DATA SEGMENT |
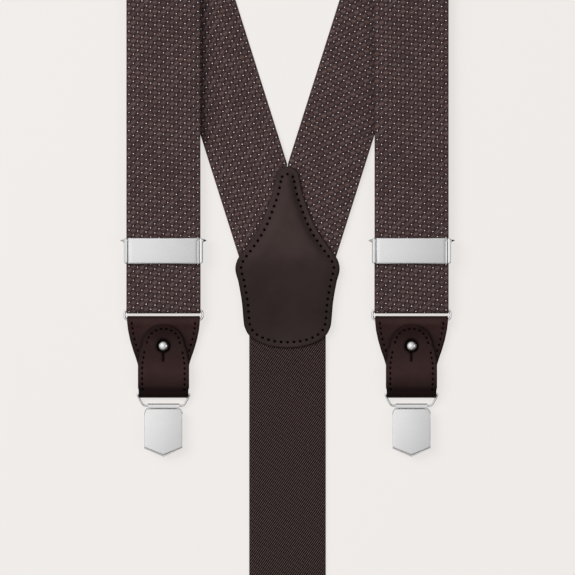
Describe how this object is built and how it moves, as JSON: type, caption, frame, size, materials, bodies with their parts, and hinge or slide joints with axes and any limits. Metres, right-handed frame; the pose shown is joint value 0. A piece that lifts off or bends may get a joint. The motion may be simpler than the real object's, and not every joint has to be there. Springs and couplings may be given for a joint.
{
  "type": "suspenders",
  "caption": "Y-back suspenders laid flat: woven straps looping over the shoulders, leather yoke, elastic back strap, slide adjusters and leather tabs with metal clips.",
  "frame": {"origin": "on the yoke's back face, on the centre line, at the yoke's widest level", "axes": "+Y along the centre line from the back clip towards the shoulders, +Z out of the face side, +X to the viewer's right"},
  "size_m": [0.23, 0.7225, 0.0353],
  "materials": {
    "woven_webbing": "woven diamond pattern with pin dots",
    "elastic": "fine diagonal twill",
    "leather": "smooth matt leather with dark stitching",
    "polished_metal": "polished",
    "satin_metal": "satin"
  },
  "bodies": {
    "harness": {"front_strap_left": "woven_webbing", "front_strap_right": "woven_webbing", "yoke_front_leather": "leather", "yoke_back_leather": "leather", "back_elastic": "elastic"},
    "adjuster_left": {"adjuster_frame_left": "polished_metal", "adjuster_pin_left": "polished_metal"},
    "lever_left": {"adjuster_lever_left": "polished_metal"},
    "adjuster_right": {"adjuster_frame_right": "polished_metal", "adjuster_pin_right": "polished_metal"},
    "lever_right": {"adjuster_lever_right": "polished_metal"},
    "strap_end_left": {"strap_end_left": "woven_webbing"},
    "ring_left": {"ring_left": "polished_metal"},
    "tab_left": {"tab_front_left": "leather", "tab_back_left": "leather", "stud_left": "polished_metal", "stud_rivet_left": "polished_metal"},
    "flap_left": {"tab_flap_left": "leather"},
    "clip_ring_left": {"clip_ring_left": "polished_metal"},
    "clip_left": {"clip_back_left": "satin_metal", "clip_axle_left": "polished_metal"},
    "clip_jaw_left": {"clip_jaw_left": "satin_metal"},
    "clip_cover_left": {"clip_cover_left": "satin_metal"},
    "strap_end_right": {"strap_end_right": "woven_webbing"},
    "ring_right": {"ring_right": "polished_metal"},
    "tab_right": {"tab_front_right": "leather", "tab_back_right": "leather", "stud_right": "polished_metal", "stud_rivet_right": "polished_metal"},
    "flap_right": {"tab_flap_right": "leather"},
    "clip_ring_right": {"clip_ring_right": "polished_metal"},
    "clip_right": {"clip_back_right": "satin_metal", "clip_axle_right": "polished_metal"},
    "clip_jaw_right": {"clip_jaw_right": "satin_metal"},
    "clip_cover_right": {"clip_cover_right": "satin_metal"},
    "strap_end_back": {"strap_end_back": "elastic"},
    "ring_back": {"ring_back": "polished_metal"},
    "tab_back": {"tab_front_back": "leather", "tab_back_back": "leather", "stud_back": "polished_metal", "stud_rivet_back": "polished_metal"},
    "flap_back": {"tab_flap_back": "leather"},
    "clip_ring_back": {"clip_ring_back": "polished_metal"},
    "clip_back": {"clip_back_back": "satin_metal", "clip_axle_back": "polished_metal"},
    "clip_jaw_back": {"clip_jaw_back": "satin_metal"},
    "clip_cover_back": {"clip_cover_back": "satin_metal"}
  },
  "joints": [
    {"name": "adjuster_slide_left", "type": "slide", "parent": "harness", "child": "adjuster_left", "axis": [0, 1, 0], "range_m": [0, 0.12], "deforming": ["front_strap_left", "strap_end_left"]},
    {"name": "adjuster_lever_left", "type": "hinge", "parent": "adjuster_left", "child": "lever_left", "pos_m": [-0.0586, 0.01385, 0.0061], "axis": [-1, 0, 0], "range_deg": [0, 60]},
    {"name": "strap_end_slide_left", "type": "slide", "parent": "harness", "child": "strap_end_left", "axis": [0, 1, 0], "range_m": [0, 0.06], "deforming": ["front_strap_left", "strap_end_left"]},
    {"name": "adjuster_slide_right", "type": "slide", "parent": "harness", "child": "adjuster_right", "axis": [0, 1, 0], "range_m": [0, 0.12], "deforming": ["front_strap_right", "strap_end_right"]},
    {"name": "adjuster_lever_right", "type": "hinge", "parent": "adjuster_right", "child": "lever_right", "pos_m": [0.0586, 0.01385, 0.0061], "axis": [-1, 0, 0], "range_deg": [0, 60]},
    {"name": "strap_end_slide_right", "type": "slide", "parent": "harness", "child": "strap_end_right", "axis": [0, 1, 0], "range_m": [0, 0.06], "deforming": ["front_strap_right", "strap_end_right"]},
    {"name": "back_elastic_stretch", "type": "slide", "parent": "harness", "child": "strap_end_back", "axis": [0, -1, 0], "range_m": [0, 0.06], "stiffness_N_per_m": 120, "deforming": ["back_elastic"]},
    {"name": "ring_swing_left", "type": "hinge", "parent": "strap_end_left", "child": "ring_left", "pos_m": [-0.0586, -0.01895, 0.0032], "axis": [1, 0, 0], "range_deg": [-60, 60]},
    {"name": "tab_swing_left", "type": "hinge", "parent": "ring_left", "child": "tab_left", "pos_m": [-0.0586, -0.02355, 0.0032], "axis": [1, 0, 0], "range_deg": [-75, 75]},
    {"name": "flap_open_left", "type": "hinge", "parent": "tab_left", "child": "flap_left", "pos_m": [-0.0586, -0.0586, 0.0024], "axis": [1, 0, 0], "range_deg": [0, 105]},
    {"name": "clip_ring_swing_left", "type": "hinge", "parent": "tab_left", "child": "clip_ring_left", "pos_m": [-0.0586, -0.0586, 0.0024], "axis": [1, 0, 0], "range_deg": [-60, 60]},
    {"name": "clip_swing_left", "type": "hinge", "parent": "clip_ring_left", "child": "clip_left", "pos_m": [-0.0586, -0.06425, 0.0016], "axis": [1, 0, 0], "range_deg": [-75, 60]},
    {"name": "clip_cover_open_left", "type": "hinge", "parent": "clip_left", "child": "clip_cover_left", "pos_m": [-0.0586, -0.0676, 0.0033], "axis": [-1, 0, 0], "range_deg": [0, 90]},
    {"name": "clip_jaw_open_left", "type": "hinge", "parent": "clip_left", "child": "clip_jaw_left", "pos_m": [-0.0586, -0.0676, 0.0033], "axis": [-1, 0, 0], "range_deg": [0, 13.5]},
    {"name": "ring_swing_right", "type": "hinge", "parent": "strap_end_right", "child": "ring_right", "pos_m": [0.0586, -0.01895, 0.0032], "axis": [1, 0, 0], "range_deg": [-60, 60]},
    {"name": "tab_swing_right", "type": "hinge", "parent": "ring_right", "child": "tab_right", "pos_m": [0.0586, -0.02355, 0.0032], "axis": [1, 0, 0], "range_deg": [-75, 75]},
    {"name": "flap_open_right", "type": "hinge", "parent": "tab_right", "child": "flap_right", "pos_m": [0.0586, -0.0586, 0.0024], "axis": [1, 0, 0], "range_deg": [0, 105]},
    {"name": "clip_ring_swing_right", "type": "hinge", "parent": "tab_right", "child": "clip_ring_right", "pos_m": [0.0586, -0.0586, 0.0024], "axis": [1, 0, 0], "range_deg": [-60, 60]},
    {"name": "clip_swing_right", "type": "hinge", "parent": "clip_ring_right", "child": "clip_right", "pos_m": [0.0586, -0.06425, 0.0016], "axis": [1, 0, 0], "range_deg": [-75, 60]},
    {"name": "clip_cover_open_right", "type": "hinge", "parent": "clip_right", "child": "clip_cover_right", "pos_m": [0.0586, -0.0676, 0.0033], "axis": [-1, 0, 0], "range_deg": [0, 90]},
    {"name": "clip_jaw_open_right", "type": "hinge", "parent": "clip_right", "child": "clip_jaw_right", "pos_m": [0.0586, -0.0676, 0.0033], "axis": [-1, 0, 0], "range_deg": [0, 13.5]},
    {"name": "ring_swing_back", "type": "hinge", "parent": "strap_end_back", "child": "ring_back", "pos_m": [0, -0.26535, 0.0032], "axis": [1, 0, 0], "range_deg": [-60, 60]},
    {"name": "tab_swing_back", "type": "hinge", "parent": "ring_back", "child": "tab_back", "pos_m": [0, -0.26995, 0.0032], "axis": [1, 0, 0], "range_deg": [-75, 75]},
    {"name": "flap_open_back", "type": "hinge", "parent": "tab_back", "child": "flap_back", "pos_m": [0, -0.305, 0.0024], "axis": [1, 0, 0], "range_deg": [0, 105]},
    {"name": "clip_ring_swing_back", "type": "hinge", "parent": "tab_back", "child": "clip_ring_back", "pos_m": [0, -0.305, 0.0024], "axis": [1, 0, 0], "range_deg": [-60, 60]},
    {"name": "clip_swing_back", "type": "hinge", "parent": "clip_ring_back", "child": "clip_back", "pos_m": [0, -0.31065, 0.0016], "axis": [1, 0, 0], "range_deg": [-75, 60]},
    {"name": "clip_cover_open_back", "type": "hinge", "parent": "clip_back", "child": "clip_cover_back", "pos_m": [0, -0.314, 0.0033], "axis": [-1, 0, 0], "range_deg": [0, 90]},
    {"name": "clip_jaw_open_back", "type": "hinge", "parent": "clip_back", "child": "clip_jaw_back", "pos_m": [0, -0.314, 0.0033], "axis": [-1, 0, 0], "range_deg": [0, 13.5]}
  ],
  "couplings": [
    {"joint": "strap_end_slide_left", "follows": "adjuster_slide_left", "ratio": 0.5},
    {"joint": "strap_end_slide_right", "follows": "adjuster_slide_right", "ratio": 0.5},
    {"joint": "clip_jaw_open_left", "follows": "clip_cover_open_left", "ratio": 0.15},
    {"joint": "clip_jaw_open_right", "follows": "clip_cover_open_right", "ratio": 0.15},
    {"joint": "clip_jaw_open_back", "follows": "clip_cover_open_back", "ratio": 0.15}
  ]
}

WORK INSTRUCTIONS | Read the lines above. Gather those in which the string "bodies" is found.

REPLY |
Describe how this object is built and how it moves, as JSON: type, caption, frame, size, materials, bodies with their parts, and hinge or slide joints with axes and any limits. Metres, right-handed frame; the pose shown is joint value 0. A piece that lifts off or bends may get a joint. The motion may be simpler than the real object's, and not every joint has to be there. Springs and couplings may be given for a joint.
  "bodies": {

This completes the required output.